Brass push-to-connect fittings eliminate complex assembly and do not require the time it takes to install brass compression fittings. However, they still retain the other benefits of a compression fitting, such as resisting rust and corrosion. They also don’t become brittle from the cold temperatures often experienced on the road. Their design of a collet and O-ring seal provides a leak-free assembly without requiring special tools. 
Composite push-to-connect fittings are made of a polymer body with brass threads. Composite fittings are about 43% lighter, nearly as durable and cost less than brass push-to-connect fittings. In addition, their lower weight is substantial enough to positively impact fuel efficiency and payload capacity. For instance, the average truck will use between 60 to 100 D.O.T. fittings. When using composite style instead of compression fittings, the weight reduction is around 7 to 9 pounds per vehicle. This doesn’t seem like much on a fully loaded 80,000 pound truck, but if that truck, or bus or train is one of a fleet of vehicles, the savings will quickly add up. 

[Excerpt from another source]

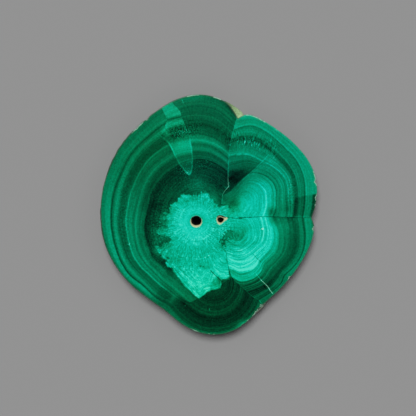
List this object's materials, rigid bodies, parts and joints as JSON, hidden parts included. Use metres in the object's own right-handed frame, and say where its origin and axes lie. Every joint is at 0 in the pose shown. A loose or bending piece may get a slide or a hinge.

A number of years ago a 40-foot moving van carrying 30,000 pounds of tightly-packed furniture was exiting the highway near Syracuse, New York. The ramp was a steep incline to a tee in the road at the bottom. The driver was frantically shifting down and jumping on the brakes trying to pump the air lines. Straight ahead at the bottom was a four-foot dirt embankment. The driver knew he had to turn right or left, otherwise the cab would be crushed into the embankment. He cranked the wheel to the right when reaching the tee in the road. The truck leaned over and laid down on its side with a crash and slid with the roof smashing into the embankment. The passenger was lying on top of the driver, though fortunately neither were hurt. After scrambling to get out of the passenger door, now above them, they saw a 20-foot drop over the embankment to railroad tracks and another 30 feet down to a river. Obviously, the air brakes failed. If he hadn’t thought quickly enough, the cab would have been crushed and the 30,000 pounds behind them would have flipped the truck over to slam down onto the tracks, and likely roll to the river below.